Perspektif mengenai pembangunan telah bergeser sejak awal dekade 1990-an. Bila terma pembangunan sebelumnya diidentikkan dengan pertumbuhan ekonomi dan pendapatan per kapita, sekarang konsep itu perlahan mulai ditinggalkan dan digantikan dengan pembangunan yang berpusat pada manusia.
Konsep ini menempatkan manusia sebagai jantung dan tujuan dari pembangunan itu sendiri. Sebagaimana pembukaan United National Development Programme (UNDP) dalam 'Human Development Report' tahun 1990 yang menyebutkan bahwa "manusia adalah kekayaan bangsa yang sesungguhnya".
Pergeseran konsep tersebut berkonsekuensi pada cara pengukuran kemajuan pembangunan dan kesejahteraan masyarakat. Dalam konsep pembangunan klasik, komponen perdagangan, investasi, dan teknologi dianggap merupakan hal yang esensial.
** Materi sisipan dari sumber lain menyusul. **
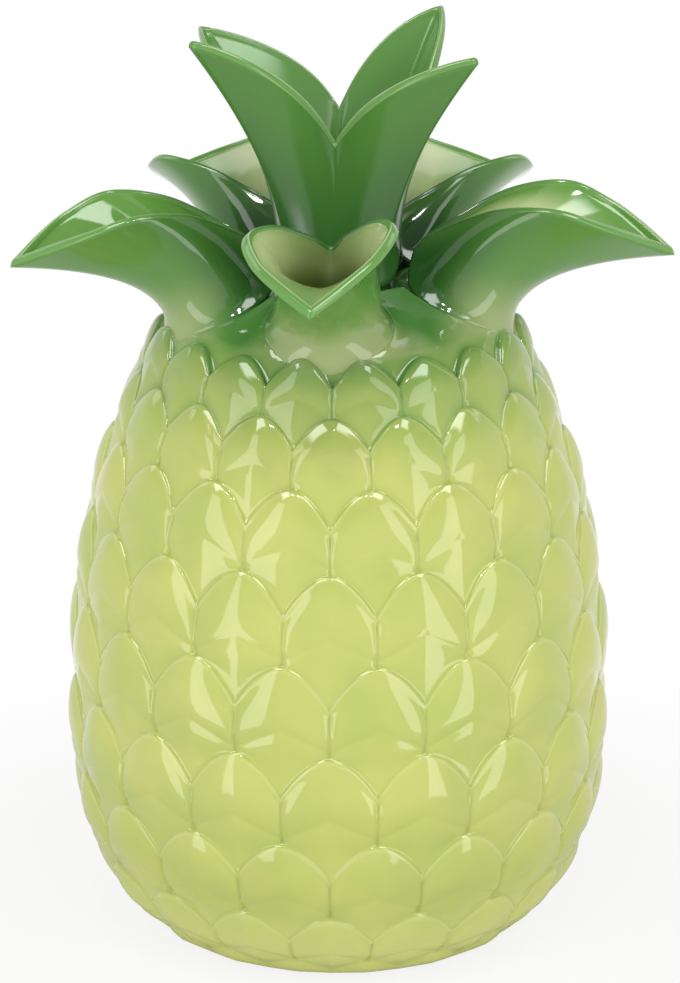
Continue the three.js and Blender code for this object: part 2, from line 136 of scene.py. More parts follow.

Sedangkan aspek manusia hanya dilihat sebagai alat untuk mencapai pertumbuhan ekonomi, bukan sebagai tujuan dari pembangunan itu sendiri. Â
Sedangkan dengan adanya perubahan paradigma seperti di atas, maka upaya mengukur kemajuan pembangunan sekarang lebih fokus pada sisi kualitas kehidupan manusianya. Pembangunan manusia di sini berarti suatu perubahan positif pada manusia seutuhnya, fokus pada masyarakat dan kesejahteraannya, serta menempatkan manusia sebagai tujuan akhir dari segala macam pembangunan.
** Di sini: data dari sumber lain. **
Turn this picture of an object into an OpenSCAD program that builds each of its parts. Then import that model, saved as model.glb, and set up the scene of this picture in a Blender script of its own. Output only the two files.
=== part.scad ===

Untuk mengukur itu, UNDP menciptakan sebuah instrumen yang dinamakan Indeks Pembangunan Manusia (IPM). Indonesia sudah mengadopsi IPM untuk mengukur capaian pembangunan sejak tahun 1996. Dan, dalam sepuluh tahun terakhir, pembangunan manusia di Indonesia terus membaik, lebih-lebih pada 4 tahun belakangan ini.
Perbaikan kualitas ini terekam dalam meningkatnya IPM dalam 4 tahun ini. Terbukti dari skor IPM Indonesia yang terus meningkat dari poin 68,90 di 2014 menjadi 70,81 pada 2017. Dengan angka seperti itu, maka Indonesia kini termasuk negara dengan status 'high human development countries' di dunia.
Angka pada IPM digunakan untuk menjelaskan bagaimana penduduk dapat mengakses hasil pembangunan dalam memperoleh pendapatan, kesehatan, pendidikan, dan sebagainya. IPM sendiri diukur oleh tiga dimensi, yakni pendidikan, kesehatan, dan standar hidup layak. Semakin tinggi nilai IPM bisa diartikan dengan semakin membaiknya kualitas kehidupan manusia di suatu negara.
Nah, membaiknya kualitas kehidupan manusia di Indonesia itu tak terlepas dari berbagai usaha pemerintah untuk memperbaiki tiga dimensi dasar tersebut, yakni di bidang pendidikan, kesehatan, dan peningkatan pendapatan masyarakat.
Di bidang kesehatan, pemerintah memiliki fokus pada pembangunan manusia Indonesia yang sehat melalui Gerakan Masyarakat Hidup Sehat dan perlindungan sosial bagi warga tidak mampu melalui peningkatan penerima bantuan iuran JKN.
Seperti diketahui, Penerima Bantuan Iuran JKN terus naik dari 86,4 juta jiwa pada 2014 menjadi 92,4 juta jiwa pada Mei 2018. Sementara jumlah peserta BPJS Kesehatan hingga 1 Agustus 2018, total peserta mencapai 200,28 juta jiwa. Singkatnya, semakin banyak masyarakat yang terlindungi dari sisi kesehatan.
Hal itu diikuti dengan penambahan Fasilitas Kesehatan Tingkat Pertama (FKTP), dimana hingga Agustus 2018 telah mencapai 22.467 unit, dan Fasilitas Kesehatan Rujukan Tingkat Lanjut (FKRTL) hingga mencapai 2.196 unit.